Through the lens of music, it’s also about upping the ante.
David says: “Now that we’ve done the first series, then the second series it’s kind of like, well, how can we take this even further?”
“Sally [the show’s producer] is like: ‘let’s make series two weirder!’”
Thinking about the pages of notes for episode one, and the firm success of the first series, you might assume its makers think they’ve cracked the right formula, and will stick to it. But David says it’s set to keep pushing and challenging itself: “The more you do, the more you learn, the more you learn, the more ideas you get, the more ideas you get, the more it evolves.”
Living The Dream
David, born and raised in Belfast, doesn’t take his success in his work life for granted. “Sometimes you just gotta be happy for what you got,” he says.

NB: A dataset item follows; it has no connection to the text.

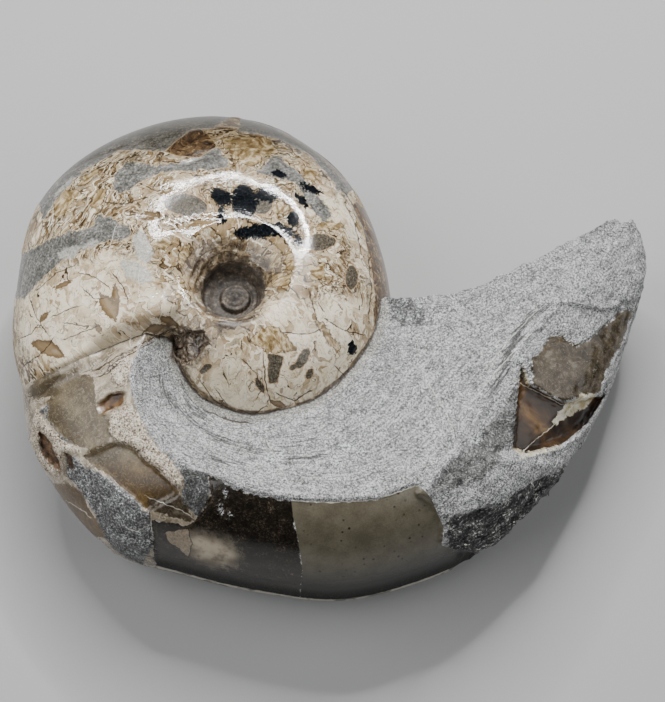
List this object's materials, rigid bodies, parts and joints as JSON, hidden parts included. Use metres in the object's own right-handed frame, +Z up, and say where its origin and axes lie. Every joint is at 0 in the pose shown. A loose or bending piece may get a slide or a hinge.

“As a child of the troubles in Northern Ireland, half the time I wasn’t even allowed to go out. So I spent my time listening to music and watching films when I wasn’t allowed out on the street because there was a civil war going on.”
“I am living the dream. I really am,” David says. Alongside the second season of ‘Killing Eve’, he’s now working on ‘Normal People’, starring Liam Neeson and Lesley Manville.
“I always pinch myself and go ‘this is happening, don’t fuck it up’, and work myself silly to make it the best it can be.”
Upon witnessing the bold subversiveness that underpins this show, it’s safe to say he’s doing a good job of not fucking it up so far.
CLARIFICATION: This story has been updated to include the first name of Phil Kieran.